The Church—the Body of Christ—does not need three of me
and two of you and four of him and seven of her..
The Church needs each one of us—
because God has created us so perfectly unique,
so marvelously different,
so absolutely essential to the wholeness of the Body.
Paul is saying to his friends,
each of us has different gifts.
each of us is called to offer our gifts
and to respect and accept the gifts of others.
We need one another.
We are wrong if we think we are self-sufficient.
We are completely interdependent.
Our interdependence comes to light in almost blinding reality
in the situation that has followed the earthquake in Haiti.
When we lose every material possession,
We discover what really matters.
When we lose the people in our lives that really matter,
our suffering can only be lessened
by those who hold us and suffer with us.
We need each other.
This week a number of aid organizations offered
to evacuate the Bishop of Haiti.
To take him and his wife to safety,
to a more comfortable situation.
He said, “No.”
He said, “These are my people.

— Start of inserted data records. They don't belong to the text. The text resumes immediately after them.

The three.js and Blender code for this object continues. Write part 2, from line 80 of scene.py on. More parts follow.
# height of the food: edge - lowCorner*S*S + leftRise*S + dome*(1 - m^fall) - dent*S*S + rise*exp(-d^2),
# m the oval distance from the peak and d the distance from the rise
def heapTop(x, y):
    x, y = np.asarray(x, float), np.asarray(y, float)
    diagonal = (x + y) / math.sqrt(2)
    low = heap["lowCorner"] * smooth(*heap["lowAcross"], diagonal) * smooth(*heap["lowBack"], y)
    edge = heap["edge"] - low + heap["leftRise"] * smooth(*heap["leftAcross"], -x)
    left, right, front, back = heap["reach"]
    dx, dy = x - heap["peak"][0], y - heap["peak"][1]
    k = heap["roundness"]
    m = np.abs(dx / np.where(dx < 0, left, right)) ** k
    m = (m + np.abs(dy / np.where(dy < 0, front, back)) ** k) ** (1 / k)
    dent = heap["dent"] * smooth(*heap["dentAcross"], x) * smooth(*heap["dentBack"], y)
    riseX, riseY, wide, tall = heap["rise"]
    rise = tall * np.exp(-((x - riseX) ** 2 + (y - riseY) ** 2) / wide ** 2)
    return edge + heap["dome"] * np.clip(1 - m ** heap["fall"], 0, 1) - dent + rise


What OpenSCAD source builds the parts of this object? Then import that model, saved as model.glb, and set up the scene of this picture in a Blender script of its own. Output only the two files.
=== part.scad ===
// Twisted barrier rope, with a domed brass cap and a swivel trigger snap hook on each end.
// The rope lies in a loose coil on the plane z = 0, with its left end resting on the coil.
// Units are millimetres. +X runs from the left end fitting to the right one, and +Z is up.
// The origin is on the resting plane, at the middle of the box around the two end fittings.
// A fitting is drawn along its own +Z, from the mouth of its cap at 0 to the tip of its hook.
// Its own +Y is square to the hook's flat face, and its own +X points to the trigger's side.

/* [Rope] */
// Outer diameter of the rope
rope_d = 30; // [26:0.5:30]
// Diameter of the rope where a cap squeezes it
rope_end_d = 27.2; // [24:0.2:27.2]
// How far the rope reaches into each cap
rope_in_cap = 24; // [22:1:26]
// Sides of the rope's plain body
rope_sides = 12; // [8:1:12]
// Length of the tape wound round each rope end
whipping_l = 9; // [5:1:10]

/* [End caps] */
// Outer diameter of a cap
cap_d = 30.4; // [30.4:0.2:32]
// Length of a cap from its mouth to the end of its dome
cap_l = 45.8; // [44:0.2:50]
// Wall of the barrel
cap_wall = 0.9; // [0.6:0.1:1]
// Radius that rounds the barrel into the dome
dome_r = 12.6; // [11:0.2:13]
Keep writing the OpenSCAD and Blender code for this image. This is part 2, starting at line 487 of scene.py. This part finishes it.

I am staying with my people.”
The Bishop and his wife who only a week or so ago lived in a fine home
on the grounds of the Cathedral complex
lost their material comforts—
but they did not lose “their people”,
their church, their community, their Body of Christ.
Bishop Jean Zache Duracin
is staying with his people
living in a tent city on the streets of Port-au-Prince.

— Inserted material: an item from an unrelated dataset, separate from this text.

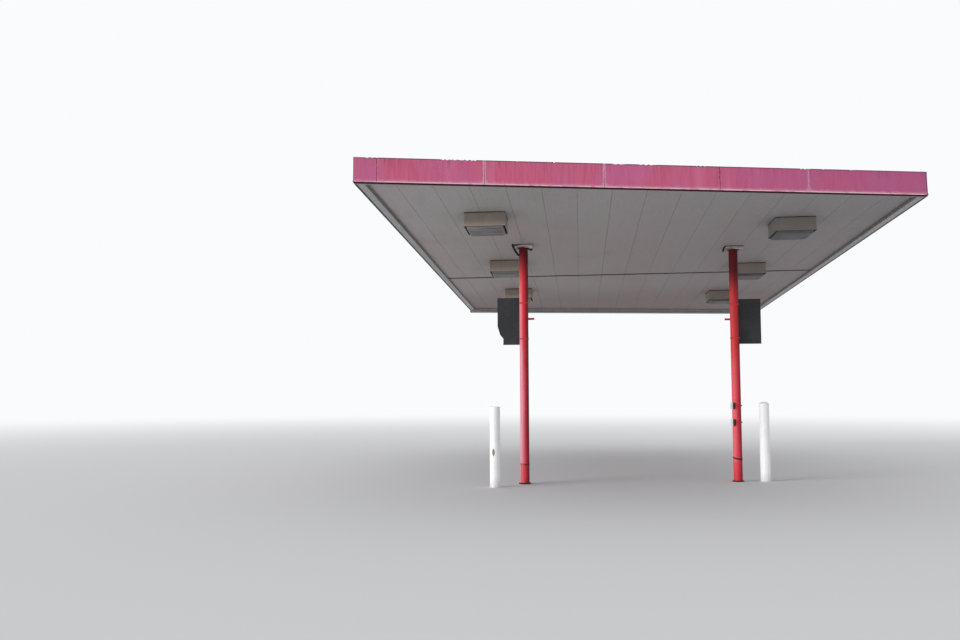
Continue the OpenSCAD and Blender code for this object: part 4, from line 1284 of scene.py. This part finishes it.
bollard("left_bollard", -0.421, -0.531, 0.079, 1.212,
        [(0, -0.0110), (-0.0012, -0.0075), (-0.0045, -0.0045), (-0.010, -0.0030),
         (-0.030, -0.0015), (-0.055, -0.0005), (-0.076, 0.0)], 401)
bollard("right_bollard", POST_GAP + 0.433, POST_STEP + 0.036, 0.080, 1.258,
        [(0, -0.0320), (-0.0010, -0.0285), (-0.0035, -0.0255), (-0.008, -0.0225),
         (-0.018, -0.0170), (-0.032, -0.0105), (-0.048, -0.0050), (-0.064, -0.0015),
         (-0.077, 0.0)], 411)

# %% [markdown]
# The top is hidden from below, but the part is looked at from all sides. Felt comes in
# rolls a little under a metre wide, laid side by side with a lap. At each lap the surface
# steps up by 3.5 mm, about the thickness of a sheet, and falls back smoothly over the
# next few centimetres. A flat sheet with painted lines would lose that step.

# %% Roof felt


def felt():
    """Top z(x) = base + 3.5 mm * exp(-distance past a lap / 50 mm), y from edge to edge."""
    low, high = LEFT_X + 0.003, RIGHT_X - 0.003
    edges = np.arange(FELT_LAP, high, FELT_ROLL)
    close = [edge + np.array([-0.10, -0.03, -0.0015, 0.0015, 0.03]) for edge in edges]
    x = np.unique(np.concatenate([np.linspace(low, high, 60), *close]).clip(low, high))
    past = x[:, None] - edges
    past = np.where(past > 0, past, 9.0).min(axis=1)
    top = 0.2995 + 0.0035 * np.exp(-past / 0.05) * (past < 5)
    share = np.concatenate([[0, 0.0006], np.linspace(0.004, 0.996, 110), [0.9994, 1]])[:, None]
    start, end = front_y(x, 0.003), rear_y(x, 0.008)
    y = start + share * (end - start)
    pucker = 0.0008 * waves(y[:, 0], 0.35, 501)[:, None] * waves(x, 0.4, 502)
    upper = on_roof(x, y, np.minimum(top + np.abs(pucker), 0.3039))
    lower = on_roof(x, y, 0.2960)
    piece = Piece("roof_felt_sheets")
    piece.sweep(np.concatenate([upper, lower[:, ::-1]], axis=1))
    piece.make(ROOF_FELT, "roof_felt", "roof_covering", sharp=20)


felt()

# %% [markdown]
# Two brackets carry the rear edge. Each has two webs on a plate, and a weld runs up both
# sides of each web, where it meets the plate. The beads stand upright, although the roof
# leans, as the brackets do.

# %% Bracket welds
BRACKETS_X, WEB_FACES, PLATE_REACH = (LEFT_X + 0.900, RIGHT_X - 0.900), (0.0395, 0.0505), 0.0575
BEAM_TOP, BEAM_FOOT = 0.266, -0.045
bracket_welds = Piece("bracket_welds")
up = np.linspace(-0.098, 0.098, 60)[:, None] * (0, 0, 1)
turn = math.atan(REAR_SKEW)
for number, x in enumerate(BRACKETS_X):
    y = rear_y(x)
    middle = ROOF_Z - y * math.sin(FALL) + x * math.sin(RISE) + (BEAM_TOP + BEAM_FOOT) / 2
    for across in (-WEB_FACES[1], -WEB_FACES[0], *WEB_FACES):
        foot = (x + across * math.cos(turn) - PLATE_REACH * math.sin(turn),
                y * math.cos(FALL) + across * math.sin(turn) + PLATE_REACH * math.cos(turn),
                middle)
        weld(bracket_welds, foot + up, 0.0038, 600 + number)
bracket_welds.make(PRIMER, "structural_steel", sharp=70)

# %% [markdown]
# The stage is a pale floor that fades to white far away, a white sky that only the
# camera and mirrors see, and one very soft, low sun from the left front. The world gives
# the rest of the light, evenly, so colours show about as they are written. Floor and sky
# ask the light path whether a ray will be seen, and turn white only for such rays.


# %% Stage and light
def seen_rays(f):
    """1 for rays of the camera, of mirrors and through glass, and 0 for other rays."""
    camera_ray, glossy, clear = [f.node("LightPath", out="Is " + kind + " Ray")
                                 for kind in ("Camera", "Glossy", "Transmission")]
    return f.node("Math", {"operation": "ADD", "use_clamp": True},
                  {0: camera_ray + glossy, 1: clear})


def pale_floor():
    """Grey near the origin; for seen rays it turns white from 8 to 40 m away."""
    f = Finish("pale_floor")
    far = f.node("VectorMath", {"operation": "LENGTH"}, {0: f.place}, out="Value")
    shade = f.node("BsdfDiffuse", {}, {"Color": (0.64, 0.64, 0.65)})
    white = f.node("Emission", {}, {"Color": (0.955, 0.965, 0.975), "Strength": 1.0})
    share = f.between(far, 8.0, 40.0) * seen_rays(f)
    mixed = f.node("MixShader", {}, {0: share, 1: shade, 2: white})
    f.node("OutputMaterial", {}, {"Surface": mixed})
    return f.owner


def lay_floor(half=90.0, z=-0.001):
    """One square, a millimetre below the posts, that reaches far past the view."""
    mesh = bpy.data.meshes.new("floor")
    mesh.from_pydata([(-half, -half, z), (half, -half, z), (half, half, z), (-half, half, z)],
                     [], [(0, 1, 2, 3)])
    mesh.materials.append(pale_floor())
    floor = bpy.data.objects.new("floor", mesh)
    bpy.context.scene.collection.objects.link(floor)


def light_sky():
    """The sky is a dimmer white for the rays that only light the part."""
    f = Finish("sky", bpy.data.worlds.new("sky"))
    lit = f.node("Background", {}, {"Color": (0.97, 0.985, 1.0), "Strength": 0.82})
    white = f.node("Background", {}, {"Color": (0.955, 0.965, 0.975), "Strength": 1.0})
    mixed = f.node("MixShader", {}, {0: seen_rays(f), 1: lit, 2: white})
    f.node("OutputWorld", {}, {"Surface": mixed})
    bpy.context.scene.world = f.owner


def hang_sun():
    """A lamp whose light travels right, back and a little down; 30 degrees wide is soft."""
    sun = bpy.data.objects.new("soft_sun", bpy.data.lights.new("soft_sun", "SUN"))
    sun.data.energy, sun.data.angle, sun.data.color = 1.90, math.radians(30), (1.0, 0.98, 0.95)
    sun.rotation_mode = "QUATERNION"
    sun.rotation_quaternion = Vector((0.80, 0.50, -0.22)).to_track_quat("-Z", "Y")
    bpy.context.scene.collection.objects.link(sun)


lay_floor()
light_sky()
hang_sun()
print("stage is lit")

The bishop recognizes that Paul
was not just talking about a diversity of spiritual gifts.
Paul wrote to his Christian brothers and sisters in Corinth
and said,
as different as we may be,
as different as my hand is to my ear
or my foot is to my nose—
as much as you drive me crazy at times,
We need each other.
We are part of each other.
Last Sunday evening as I watched the news,
they showed a church service happening outdoors,
in the streets of Port-au-Prince.
An Episcopal church service, I was quick to notice.
And the reporter asked one of the men who was there worshipping,
“What is there to celebrate?
What can you possibly be thankful for
After all that has happened here,
After all that has happened to you.?”
And the man looked at the reporter
with a look of surprise on his face and replied,
“Because we are here.
Because we are here,
Because we can still praise God together.”
The Church exists because each one of us is different.
Each one of us has gifts that no one else has.
No one.
If we want new members,
it is because we need their gifts—
the gifts of whom they are
as human beings,
as children of God.
We are not whole without each part of the body of Christ.
If we think we can exist without some one,
we are wrong.
If anyone thinks they can exist by themselves,
they are wrong.
Without each other,
we are blind and deaf and lame and broken.
Jesus stands up in the synagogue
and using the words of the prophet Isaiah says:
Here’s what we are called to do and to be as the Church.
Forget our differences,
Here is what will bind us together.
We are here to bring good news to the poor.
The poor are not just people without money.
The poor are those
on the margins of our world.
on the margins of our church.
on the margins of our own lives.
We are here to proclaim release to the captives.
This is not just about prison ministry—
or in Jesus’ time, about freeing the slaves.
We are all held captive by something—
alcohol, drugs, work, self-centeredness,
dangerous relationships, anger—
God longs for our freedom.
The work of the Church is
to proclaim to the captives
that release is possible.
We are here to restore sight to the blind.
We are here to give one another courage to say,
“I was wrong.”
“I once was blind, but now I see…”
We are here to proclaim the year of the Lord’s favor.
And what does God want from us and for us?
God wants us to know that love is here for the taking.
God wants us to know
that whatever our worldly family situation
We are always loved and welcomed as a child of God.
And the church is the home of the children of God.
God wants us to be able to say,
“I was wrong,”
and know we are still loved,
and still welcome.
In this harsh world,
Draw your breath in pain
To tell my story.
This is what the church is called to do and to be.
To tell the story.
To be together. To celebrate our diversity.
To love God and to love one another.
To be the Body of Christ in the world.
Together.
+ + +
The story by Fred Craddock can be found in the book CRADDOCK STORIES, edited by Mike Graves and Richard F. Ward (St. Louis: Chalice Press, 2001).